WHAT YOU SHOULD DO: From the listing below, copy only the lines from the line that contains "head_top = head_seat + head_height" to the line that contains "for node in", counting those two lines as part of the copy.

INFORMATION SUPPLIED:
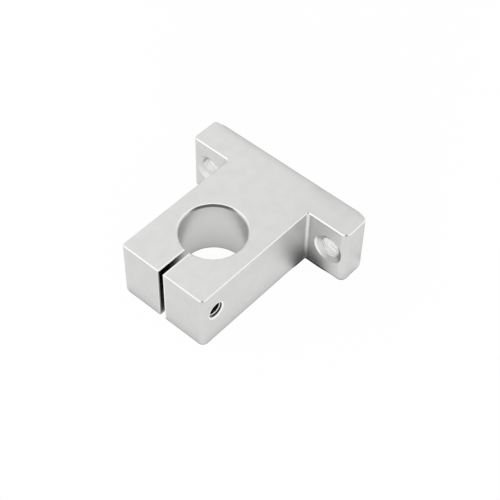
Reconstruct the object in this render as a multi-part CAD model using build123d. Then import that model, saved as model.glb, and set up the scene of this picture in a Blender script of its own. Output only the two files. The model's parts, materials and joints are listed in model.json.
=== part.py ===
"""Shaft support block: a T-shaped clamp for a 16 mm round shaft, with its clamp screw.

The block stands on its base. +X runs along the base, +Y along the shaft and +Z up,
and the origin is the middle of the base's mounting face.
"""
from build123d import *
from math import radians, tan
import os

# Block
base_width = 48.0           # along X, over both mounting flanges
block_length = 16.0         # along Y, the length of shaft that the block grips
total_height = 44.0         # along Z
flange_thickness = 8.0
clamp_width = 25.0          # of the upright part that holds the shaft
face_edge_break = 0.2       # on the outline of both sawn faces

# Corners of the extruded outline
flange_round_tapped_side = 1.6
flange_round_head_side = 0.9
clamp_round_tapped_side = 1.2
clamp_round_head_side = 0.6
root_fillet = 0.6           # where a flange meets the upright

# Shaft bore and the slit that lets it close
shaft_diameter = 16.0
shaft_clearance = 0.02      # on the diameter
shaft_height = 27.0         # of the bore's axis over the base
bore_chamfer = 0.6
slit_width = 1.2
slit_offset = 0.3           # the cut stands a little towards the screw head's side
slit_edge_break = 0.2       # where the cut opens on the faces

# Mounting holes, one in each flange
mounting_hole_edge_distance = 5.0   # from a hole's axis to the end of its flange
mounting_hole_diameter = 5.5
mounting_mouth_diameter = 8.1
mounting_mouth_angle = 118.0    # the mouth is cut with the point of a larger drill
base_mouth_chamfer = 0.25       # where the holes leave the base

# Clamp screw across the slit, an M4 socket head cap screw with its head at +X
screw_diameter = 4.0
screw_length = 16.0         # under the head
screw_offset = -1.2         # of the screw's axis from the middle of the block's length
head_diameter = 7.0
head_height = 4.0
head_chamfer = 0.35
socket_across_flats = 3.0
socket_depth = 2.0
socket_point_angle = 120.0
tip_chamfer = 0.5

# Holes for the clamp screw
head_recess_diameter = 7.4
head_sink = 0.5             # from the block's side down to the top of the head
screw_hole_clearance = 0.5  # on the diameter, in the side that the screw pulls on
thread_gap = 0.05           # between the screw and its tapped hole, all round
tapped_mouth_chamfer = 0.25

half_length = block_length / 2
clamp_side = clamp_width / 2
hole_x = base_width / 2 - mounting_hole_edge_distance
bore_radius = (shaft_diameter + shaft_clearance) / 2
screw_height = (shaft_height + bore_radius + total_height) / 2  # half way up the slit
head_seat = clamp_side - head_sink - head_height
cut_margin = 1.0            # how far a cutting body runs past the face it opens


def corner(sketch, x, z):
    """The one vertex of the outline at this place."""
    return sketch.vertices().sort_by_distance(Vector(x, 0, z))[0]


def block_outline():
    """The T-shaped section in the XZ plane, with its rounded corners."""
    upright_height = total_height - flange_thickness
    flange = Pos(0, flange_thickness / 2) * Rectangle(base_width, flange_thickness)
    upright = Pos(0, flange_thickness + upright_height / 2) * Rectangle(clamp_width, upright_height)
    outline = Plane.XZ * (flange + upright)
    rounds = (
        (-base_width / 2, 0, flange_round_tapped_side),
        (-base_width / 2, flange_thickness, flange_round_tapped_side),
        (base_width / 2, 0, flange_round_head_side),
        (base_width / 2, flange_thickness, flange_round_head_side),
        (-clamp_side, total_height, clamp_round_tapped_side),
        (clamp_side, total_height, clamp_round_head_side),
        (-clamp_side, flange_thickness, root_fillet),
        (clamp_side, flange_thickness, root_fillet),
    )
    for x, z, radius in rounds:
        outline = fillet(corner(outline, x, z), radius)
    return outline


def cylinder_between(start, end, radius):
    """A cylinder whose axis runs from one point to the other."""
    axis = Vector(*end) - Vector(*start)
    return extrude(Plane(origin=start, z_dir=axis) * Circle(radius), amount=axis.length)


def cone_between(start, end, start_radius, end_radius):
    """A cone cut square at both points."""
    axis = Vector(*end) - Vector(*start)
    base = Plane(origin=start, z_dir=axis) * Circle(start_radius)
    top = Plane(origin=end, z_dir=axis) * Circle(end_radius)
    return loft([base, top])


def mouth_chamfer(face_point, inward, radius, size):
    """A 45 degree cone that breaks the edge of a hole at the face that it opens on."""
    outside = Vector(*face_point) - Vector(*inward) * cut_margin
    inside = Vector(*face_point) + Vector(*inward) * size
    return cone_between(tuple(outside), tuple(inside), radius + size + cut_margin, radius)


def slit_mouth(start, inward, length):
    """The 45 degree breaks of the slit's two edges on the face that it opens on."""
    across = Vector(1, 0, 0)
    depth = slit_edge_break + cut_margin
    plane = Plane(origin=start, x_dir=across, z_dir=across.cross(Vector(*inward)))
    return extrude(plane * Pos(0, depth / 2) * Trapezoid(slit_width + 2 * depth, depth, 45), amount=length)


def slit():
    """The cut from the bore to the top, with its edges broken on both sawn faces and on the top."""
    end = half_length + cut_margin
    top = total_height + cut_margin
    height = top - shaft_height
    cut = Pos(slit_offset, 0, shaft_height + height / 2) * Box(slit_width, 2 * end, height)
    cut += slit_mouth((slit_offset, -end, shaft_height), (0, 1, 0), height)
    cut += slit_mouth((slit_offset, end, top), (0, -1, 0), height)
    return cut + slit_mouth((slit_offset, -end, top), (0, 0, -1), 2 * end)


def shaft_bore():
    """The bore along Y with a chamfer at each face."""
    end = half_length + cut_margin
    bore = cylinder_between((0, -end, shaft_height), (0, end, shaft_height), bore_radius)
    for side in (-1, 1):
        bore += mouth_chamfer((0, side * half_length, shaft_height), (0, -side, 0), bore_radius, bore_chamfer)
    return bore


def mounting_hole(x):
    """A through hole in one flange, opened at its top by the point of a larger drill."""
    radius = mounting_hole_diameter / 2
    mouth_radius = mounting_mouth_diameter / 2
    slope = tan(radians(mounting_mouth_angle / 2))
    mouth_depth = (mouth_radius - radius) / slope
    hole = cylinder_between((x, 0, -cut_margin), (x, 0, flange_thickness + cut_margin), radius)
    hole += cone_between(
        (x, 0, flange_thickness + cut_margin), (x, 0, flange_thickness - mouth_depth),
        mouth_radius + cut_margin * slope, radius,
    )
    return hole + mouth_chamfer((x, 0, 0), (0, 0, 1), radius, base_mouth_chamfer)


def on_screw_axis(x):
    """The point of the clamp screw's axis at this X."""
    return (x, screw_offset, screw_height)


def screw_holes():
    """The head's recess, the clearance hole behind it and the tapped hole past the slit."""
    outside = clamp_side + cut_margin
    recess = cylinder_between(on_screw_axis(head_seat), on_screw_axis(outside), head_recess_diameter / 2)
    clearance = cylinder_between(
        on_screw_axis(slit_offset), on_screw_axis(outside), (screw_diameter + screw_hole_clearance) / 2
    )
    tapped_radius = screw_diameter / 2 + thread_gap
    tapped = cylinder_between(on_screw_axis(-outside), on_screw_axis(slit_offset), tapped_radius)
    mouth = mouth_chamfer(on_screw_axis(-clamp_side), (1, 0, 0), tapped_radius, tapped_mouth_chamfer)
    return recess + clearance + tapped + mouth


def support_block():
    """The block: the outline extruded along the shaft, with its edges broken and its holes cut."""
    block = extrude(block_outline(), amount=half_length, both=True)
    ends = block.faces().filter_by(Axis.Y)
    block = chamfer(ends.edges(), face_edge_break)
    block -= shaft_bore() + slit()
    for x in (-hole_x, hole_x):
        block -= mounting_hole(x)
    return block - screw_holes()


def clamp_screw():
    """The socket head cap screw, seated in its recess with its point towards -X."""
    head = cylinder_between(on_screw_axis(head_seat), on_screw_axis(head_seat + head_height), head_diameter / 2)
    head = chamfer(head.edges().sort_by(Axis.X)[-1], head_chamfer)
    shank = cylinder_between(on_screw_axis(head_seat - screw_length), on_screw_axis(head_seat), screw_diameter / 2)
    shank = chamfer(shank.edges().sort_by(Axis.X)[0], tip_chamfer)

    head_top = head_seat + head_height
    socket_floor = head_top - socket_depth
    socket_plane = Plane(origin=on_screw_axis(socket_floor), x_dir=(0, 0, 1), z_dir=(1, 0, 0))
    hexagon = socket_plane * RegularPolygon(socket_across_flats / 2, 6, major_radius=False)
    socket = extrude(hexagon, amount=socket_depth + cut_margin)
    point_radius = socket_across_flats / 2
    point_depth = point_radius / tan(radians(socket_point_angle / 2))
    point = Plane(origin=on_screw_axis(socket_floor), z_dir=(-1, 0, 0)) * Pos(0, 0, point_depth / 2) * Cone(
        point_radius, 0, point_depth
    )
    return head + shank - socket - point


def main():
    os.makedirs("parts", exist_ok=True)
    for name, piece in (("support_block", support_block()), ("clamp_screw", clamp_screw())):
        export_step(piece, f"parts/{name}.step")


main()
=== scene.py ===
"""Looks of the shaft support block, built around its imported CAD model.

The block stands on Z = 0 in the part's frame, in metres. +X runs along its base towards the clamp
screw's head, and +Y runs along the shaft bore. The places and sizes below are in millimetres unless
they say otherwise.
"""
import bpy
import json
import math
from mathutils import Matrix, Vector
from types import SimpleNamespace


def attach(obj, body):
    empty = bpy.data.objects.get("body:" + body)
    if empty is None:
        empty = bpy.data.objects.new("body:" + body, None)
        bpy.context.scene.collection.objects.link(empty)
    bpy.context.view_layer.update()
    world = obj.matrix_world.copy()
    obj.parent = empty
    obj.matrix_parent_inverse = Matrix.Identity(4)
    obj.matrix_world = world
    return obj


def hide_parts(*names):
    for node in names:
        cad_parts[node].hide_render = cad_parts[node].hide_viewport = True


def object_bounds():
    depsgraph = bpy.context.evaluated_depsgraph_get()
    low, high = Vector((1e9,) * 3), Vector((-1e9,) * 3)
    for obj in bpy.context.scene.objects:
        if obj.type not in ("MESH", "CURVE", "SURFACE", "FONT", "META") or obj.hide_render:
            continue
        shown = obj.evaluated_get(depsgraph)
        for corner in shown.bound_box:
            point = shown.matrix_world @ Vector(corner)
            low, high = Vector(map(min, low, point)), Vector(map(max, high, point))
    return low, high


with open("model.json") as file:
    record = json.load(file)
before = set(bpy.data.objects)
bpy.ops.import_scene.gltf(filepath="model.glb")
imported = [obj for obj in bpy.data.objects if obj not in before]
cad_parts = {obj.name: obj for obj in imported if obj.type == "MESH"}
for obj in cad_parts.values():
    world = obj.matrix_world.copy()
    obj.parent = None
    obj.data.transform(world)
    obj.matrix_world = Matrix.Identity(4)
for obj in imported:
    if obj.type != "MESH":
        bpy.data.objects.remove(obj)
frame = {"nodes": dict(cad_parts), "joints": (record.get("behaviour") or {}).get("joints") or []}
cad_low, cad_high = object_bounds()

MM = 0.001
BLOCK = frame["nodes"]["support_block"]
SCREW_JOINT = frame["joints"][0]

# Places on the block that the materials and the threads follow
HALF_LENGTH = cad_high[1] / MM
FLANGE_END = cad_high[0] / MM
FLANGE_THICKNESS = 8.0
TOTAL_HEIGHT = 44.0
CLAMP_SIDE = 12.5           # of the upright, from the middle
CORNER_ROUND = 1.4          # between those of the outline's outer corners
ROOT_FILLET = 0.6
FACE_BREAK = 0.2            # the edge break round both sawn faces
SHAFT_HEIGHT = 27.0
BORE_RADIUS = 8.01
BORE_CHAMFER = 0.6
BORE_TOP = SHAFT_HEIGHT + BORE_RADIUS
SLIT_OFFSET = 0.3
SLIT_WIDTH = 1.2
SLIT_SURROUND = 1.4         # from the middle, past both of the slit's edge breaks
SLIT_HIGHLIGHT_ENDS = (1.15, 0.97)     # of the painted highlight along the slit, from its middle, on the tapped side and on the head's side
TAPPED_HIGHLIGHT_WIDTH = 0.4             # of the painted highlight round the tapped hole
LOW_SIDE = (0.68, 0.73)     # direction of the bore's low side, along +X and down
CHAMFER_WIDTHS = (0.22, 0.42)   # of the painted shade on the bore's chamfer from its wall, the second on the low side
HOLE_X = 19.0
HOLE_RADIUS = 2.75
MOUTH_RADIUS = 4.05
MOUTH_NORMAL = 0.857        # how far the mouth's 118 degree cone faces up
DIAGONAL = 0.7              # how far a 45 degree edge break faces either way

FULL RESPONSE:
    head_top = head_seat + head_height
    socket_floor = head_top - socket_depth
    socket_plane = Plane(origin=on_screw_axis(socket_floor), x_dir=(0, 0, 1), z_dir=(1, 0, 0))
    hexagon = socket_plane * RegularPolygon(socket_across_flats / 2, 6, major_radius=False)
    socket = extrude(hexagon, amount=socket_depth + cut_margin)
    point_radius = socket_across_flats / 2
    point_depth = point_radius / tan(radians(socket_point_angle / 2))
    point = Plane(origin=on_screw_axis(socket_floor), z_dir=(-1, 0, 0)) * Pos(0, 0, point_depth / 2) * Cone(
        point_radius, 0, point_depth
    )
    return head + shank - socket - point


def main():
    os.makedirs("parts", exist_ok=True)
    for name, piece in (("support_block", support_block()), ("clamp_screw", clamp_screw())):
        export_step(piece, f"parts/{name}.step")


main()
=== scene.py ===
"""Looks of the shaft support block, built around its imported CAD model.

The block stands on Z = 0 in the part's frame, in metres. +X runs along its base towards the clamp
screw's head, and +Y runs along the shaft bore. The places and sizes below are in millimetres unless
they say otherwise.
"""
import bpy
import json
import math
from mathutils import Matrix, Vector
from types import SimpleNamespace


def attach(obj, body):
    empty = bpy.data.objects.get("body:" + body)
    if empty is None:
        empty = bpy.data.objects.new("body:" + body, None)
        bpy.context.scene.collection.objects.link(empty)
    bpy.context.view_layer.update()
    world = obj.matrix_world.copy()
    obj.parent = empty
    obj.matrix_parent_inverse = Matrix.Identity(4)
    obj.matrix_world = world
    return obj


def hide_parts(*names):
    for node in names:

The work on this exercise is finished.